Art, printmaking, inspirations, gardening, vegetables, hens, landscapes, wild flowers, East Anglia, adventure, travel.

Monday, 10 May 2010

The Romans were here

Yesterday afternoon, after a morning trying to catch up with overdue tasks in the vegetable patch (at long last the Purple Podded Peas have been planted out) I joined Cliff and the local walking group for the second half of their Sunday walk. Along the way we stopped to admire probably the most overlooked Roman landmark in England.

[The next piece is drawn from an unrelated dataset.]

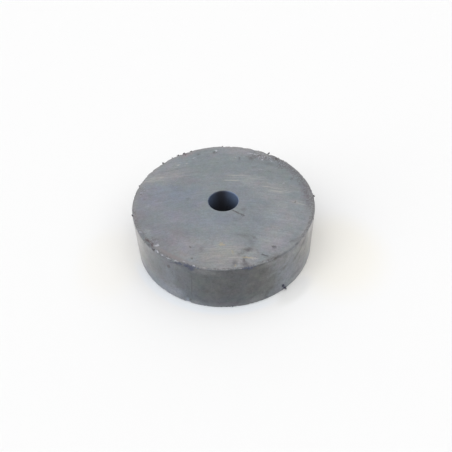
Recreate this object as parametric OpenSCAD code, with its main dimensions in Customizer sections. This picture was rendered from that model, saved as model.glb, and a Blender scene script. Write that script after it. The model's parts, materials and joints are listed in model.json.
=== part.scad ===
/* [Disc] */
// Outside diameter of the disc
disc_diameter = 40; // [24:0.5:60]
// Thickness from one ground face to the other
disc_thickness = 12; // [6:0.5:20]
// Width of the broken edge round both outer rims
rim_break = 0.2; // [0.1:0.05:0.5]

/* [Bore] */
// Diameter of the straight bore through the middle
bore_diameter = 6.6; // [4:0.1:12]
// Width of the broken edge at both mouths of the bore
mouth_break = 0.1; // [0.05:0.05:0.4]

/* [Chips] */
// Scale of every chip knocked out of the rims
chip_scale = 1; // [0.5:0.1:1.5]

/* [Hidden] */

disc_radius = disc_diameter / 2;
bore_radius = bore_diameter / 2;

// Shell-shaped chips at the rims, one row each: the bearing round the rim in degrees from +X,
// the length along the rim, the depth below the broken edge, and the lean, which is the angle
// above the horizontal of the blow that made it: 90 takes only the face and 0 only the side wall.
BEARING = 0;
LENGTH = 1;
DEPTH = 2;
LEAN = 3;
top_chips = [
    [47, 1.6, 0.16, 60],
    [56, 2.4, 0.20, 65],
    [66, 1.8, 0.14, 70],
    [88, 1.0, 0.10, 50],
    [113, 1.6, 0.14, 50],
    [123, 1.2, 0.12, 45],
    [136, 1.4, 0.12, 45],
    [163, 1.0, 0.10, 45],
    [190, 1.0, 0.10, 45],
    [209, 2.8, 0.20, 75],
    [218, 2.2, 0.30, 55],
    [224, 1.4, 0.22, 40],
    [231, 1.2, 0.12, 35],
    [243, 2.2, 0.26, 20],
    [250, 2.4, 0.30, 25],
    [281, 1.6, 0.20, 30],
    [303, 3.0, 0.12, 45],
];
bottom_chips = [
    [20, 1.4, 0.12, 35],
    [104, 1.6, 0.16, 40],
    [170, 1.2, 0.12, 45],
    [246, 1.4, 0.20, 35],
    [268, 1.0, 0.10, 45],
];

// The blank as it leaves the press and the grinder: a disc with a straight bore and broken edges
module blank() {
    rotate_extrude($fn = 360)
        polygon([
            [bore_radius + mouth_break, 0],
            [disc_radius - rim_break, 0],
            [disc_radius, rim_break],
            [disc_radius, disc_thickness - rim_break],
            [disc_radius - rim_break, disc_thickness],
            [bore_radius + mouth_break, disc_thickness],
            [bore_radius, disc_thickness - mouth_break],
            [bore_radius, mouth_break],
        ]);
}

// The ball whose surface a chip leaves behind, placed for a chip in the top rim. The broken edge
// lies edge_drop below the sharp corner along the blow, and the chip goes its depth below that.
module chip_ball(chip) {
    chord = chip[LENGTH] * chip_scale;
    depth = chip[DEPTH] * chip_scale;
    lean = chip[LEAN];
    ball_radius = (chord * chord / 4 + depth * depth) / (2 * depth);
    edge_drop = rim_break / (cos(lean) + sin(lean));
    stand_off = ball_radius - depth - edge_drop;
    rotate([0, 0, chip[BEARING]])
        translate([
            disc_radius + stand_off * cos(lean),
            0,
            disc_thickness + stand_off * sin(lean),
        ])
            sphere(r = ball_radius, $fn = 48);
}

module magnet() {
    color("slategray")
        difference() {
            blank();
            for (chip = top_chips)
                chip_ball(chip);
            translate([0, 0, disc_thickness])
                mirror([0, 0, 1])
                    for (chip = bottom_chips)
                        chip_ball(chip);
        }
}

magnet();
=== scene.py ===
import json
import math
import random

import bpy
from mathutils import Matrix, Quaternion, Vector

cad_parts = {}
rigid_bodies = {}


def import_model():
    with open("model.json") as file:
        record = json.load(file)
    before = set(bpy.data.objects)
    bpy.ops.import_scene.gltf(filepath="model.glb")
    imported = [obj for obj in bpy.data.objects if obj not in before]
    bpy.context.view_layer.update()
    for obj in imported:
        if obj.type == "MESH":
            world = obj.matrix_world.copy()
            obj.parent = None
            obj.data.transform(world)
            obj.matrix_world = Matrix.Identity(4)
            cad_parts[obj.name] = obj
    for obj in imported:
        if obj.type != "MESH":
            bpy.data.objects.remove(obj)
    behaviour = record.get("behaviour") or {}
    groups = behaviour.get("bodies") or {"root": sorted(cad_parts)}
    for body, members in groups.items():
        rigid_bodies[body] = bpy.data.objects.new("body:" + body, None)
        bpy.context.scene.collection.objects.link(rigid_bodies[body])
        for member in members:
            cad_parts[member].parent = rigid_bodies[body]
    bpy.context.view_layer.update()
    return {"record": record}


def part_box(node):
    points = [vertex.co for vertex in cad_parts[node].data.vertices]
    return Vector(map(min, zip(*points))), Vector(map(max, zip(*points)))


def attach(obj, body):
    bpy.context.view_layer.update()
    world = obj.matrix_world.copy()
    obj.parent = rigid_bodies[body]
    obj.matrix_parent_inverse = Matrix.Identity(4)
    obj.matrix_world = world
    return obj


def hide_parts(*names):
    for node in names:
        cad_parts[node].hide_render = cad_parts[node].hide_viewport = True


bl_info = {
    "name": "Ring Ferrite Magnet",
    "version": (1, 0, 0),
    "blender": (4, 5, 0),
    "location": "3D View > Sidebar > Magnet",
    "description": "Builds a worn ferrite disc magnet with a bore, the iron dust on it, and its stage",
    "category": "Object",
}

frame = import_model()
DISC_LOW, DISC_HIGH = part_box("magnet")
BORE_MOUNT = next(m for m in frame["record"]["mounts"] if m["name"] == "bore")

MM = 0.001
DISC_RADIUS = (DISC_HIGH.x - DISC_LOW.x) / 2
DISC_HEIGHT = DISC_HIGH.z - DISC_LOW.z
RADIUS_MM = DISC_RADIUS / MM
HEIGHT_MM = DISC_HEIGHT / MM
BODY = "root"
NODE = "magnet"

# Mesh steps in metres: at the rims, in the scratched ring round the bore and at its mouths, then
# the widths of the worn ring inside the rim and of the scratched one. Points nearer than the last
# are one point.
RIM_STEP = 0.16 * MM
SCRATCH_STEP = 0.22 * MM
MOUTH_STEP = 0.3 * MM
WORN_BAND = 3.4 * MM
SCRATCHED_BAND = 3.2 * MM
SAME_POINT = 1e-7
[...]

Bartlow Hills. Heard of them? Anyone?



These are Roman burial mounds. Not just any old piles of dirt, they were originally the largest group of Roman barrows in northern Europe – I wrote 'were' because 150 years ago, when the railway was built from Cambridge to London, some of the 1,750 year old mounds were flattened. There had been excavations of the main burial chambers in the early 1800s and beautiful treasures were found – jars of perfume, lamps which had been left burning after the tombs were closed and even a swanky folding chair. All of these antiquities were in a private collection and were destroyed in a house fire in 1847.

The remaining hills became hidden in the dense undergrowth but now in the care of Cambridgeshire Archaeology* the scrub has been cleared and an information board installed. Bartlow Hills are tucked away in woodland behind the 11th century round towered village church, it is still a secretive place, you're unlikely to find crowds of tourists and you can climb to the top of the largest mound.


Our walk also went past the lovingly restored windmill high on the ridge above Ashdon. This post mill dates from 1756 and over the past few years we've seen it transformed from a sad derelict pile to an (almost) working mill once again. Although it isn't yet in full working order, the whole mill can now be turned by one (or two) people with strong legs and backs. If some of the Friends of Ashdon Mill are around, you can have a guided tour right up inside the mill mechanism.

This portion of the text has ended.